Quote(s)

People over Property, Please

Author: Marx

"The bourgeoisie of the whole world which looks complacently upon the wholesale massacre after the battle is convulsed by horror at the desecration of brick and mortar."

What is nonviolence? Does nonviolence protect property as well as people?

What about the destruction of property that erodes the foundations of a violent system?

Hypomone, definition

Author: Walter Wink
Book: Naming the Powers: The Language of Power in the New Testament

"The early church began from the pole of steadfastness in prayer and the refusal of idolatry, manifesting that hypomone which the Book of Revelation regards as the highest Christian virtue. It is usually somewhat limply rendered "patient endurance," but it is in fact closer to "absolute intransigence," "unbending determination," "an iron will," "the capacity to endure persecution, torture, and death without yielding one's faith." It is one of the fundamental attributes of nonviolent resistance."

Evil runs roughshod through corporate boardrooms & even churches, unnamed...

Author: Walter Wink
Book: Unmasking the Powers: the Invisible Forces that Determine Human Existence

"Nothing commends Satan to the modern mind. It is bad enough that Satan is spirit, when our worldview has banned spirit from discourse and belief. But worse, he is evil, and our culture resolutely refuses to believe in the real existence of evil, preferring to regard it as a kind of systems breakdown that can be fixed with enough tinkering.

love can be mended, always mended

Author: John Knoepfle

"love is like a bowl
so when you break it
glue it together
if it won't hold water
fill it with apples"

This is one of my favorite quotes. My favorite song about love in marriage is "Funny Valentine."

Perfection, for me, is the enemy of love. But once we break our perfect image, we find another use for the thing we have. So much of love is being willing to glue it back together when we break it.
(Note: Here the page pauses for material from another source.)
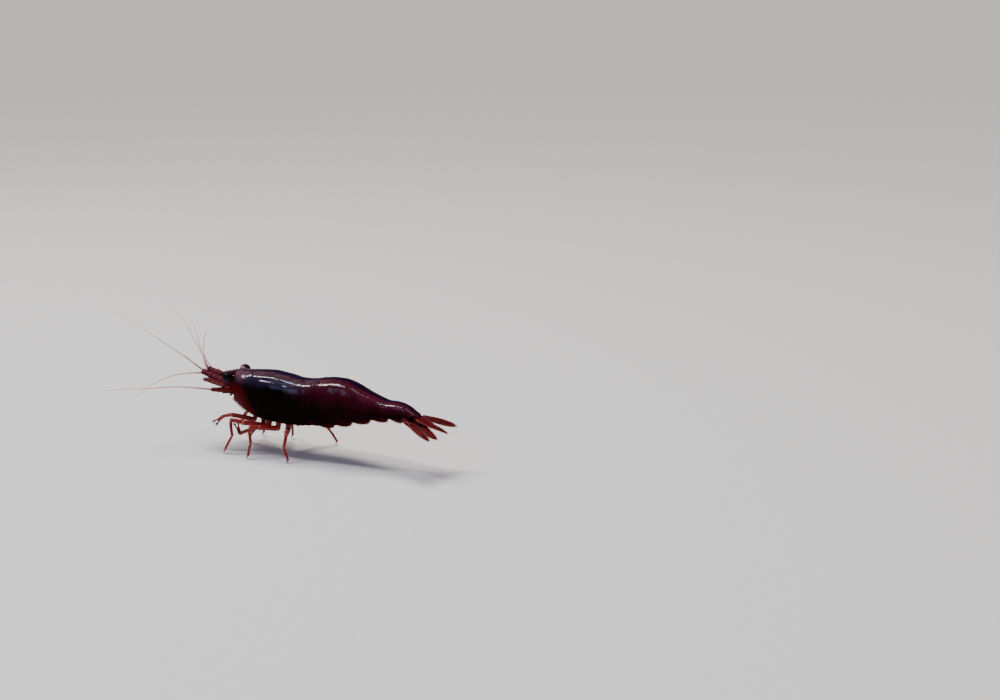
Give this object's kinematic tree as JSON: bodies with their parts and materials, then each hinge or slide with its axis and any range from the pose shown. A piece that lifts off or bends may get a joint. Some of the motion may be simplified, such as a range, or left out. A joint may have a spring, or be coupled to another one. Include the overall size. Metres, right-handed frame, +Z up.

Dialogue cannot exist, in the absence of a profound love for the world and for people

Author: Paulo Friere
Book: Pedagogy of the Oppressed

"Dialogue cannot exist, however, in the absence of a profound love for the world and for people. The naming of the world, which is an act of creation and re-creation, is not possible if it is not infused with love. Love is at the same time the foundation of dialogue and dialogue itself. It is thus necessarily the task of responsible Subjects and cannot exist in a relation of domination. Domination reveals the pathology of love: sadism in the dominator and masochism in the dominated. Because love is an act of courage, not of fear, love is commitment to others.

Warmth is Insufficient. Attention is Necessary

Author: Simone Weil

"Prayer is made of attention. It is the direction towards God of all the attention that the soul is capable of. The quality of the attention makes for much of the quality of the prayer. It cannot be replaced by the heart's warmth."

I am struck by the fact that so many people feel that simply the heart's warmth is what makes for love. For Weil, love is also comprised of the intellects willed focus, the careful study. The scratching of the scholar's pen.

In order to love, one must reflect deeply, thinking, praying, and, yes, reasoning.

Don't loan money at interest. Leviticus.

Author: God
Book: Bible

"If your kinsman, being in straits, comes under your authority, and you hold him as though a resident alien, do not exact from him advance or accruted interest, but fear your God. Let him live by your side as a kinsman. Do not lend him money at advance interest, or give him your food at accrued interest. I the Lord am your God, who brought you out of the land of Egypt, to give you the land of Canaan, to be your God.

If your kinsman under you continues in straits and must give himself over to you, do not subject him to the treatment of a slave. He shall remain with you as a hired or bound laborer; he shall serve with you only until the Jubilee year."
Leviticus 25:35-40

The interesting thing here, obviously, is the way that interest is regarded as something to be avoided.

Poetry: a Daimonium?

Author: Czeslaw Milosz
Book: Selected Poems: 1931-2004, Page #88

Ars Poetica? (Czeslaw Milosz)

"I have always aspired to a more spacious form
that would be free from the claims of poetry or prose
and would let us understand each other with exposing
the author or reader to sublime agonies.

In the very essence of poetry there is something indecent:
a thing that is brought forth which we didn't know we had in us,
so we blink our eyes, as if a tiger had sprung out
and stood in the light, lashing his tail.

That's why poetry is rightly said to be dictated by a daimonion,
though it's an exaggeration to maintain that he must be an angel.
It's hard to guess where that pride of poets comes from,
when so often they're put to shame by the disclosure of their frailty.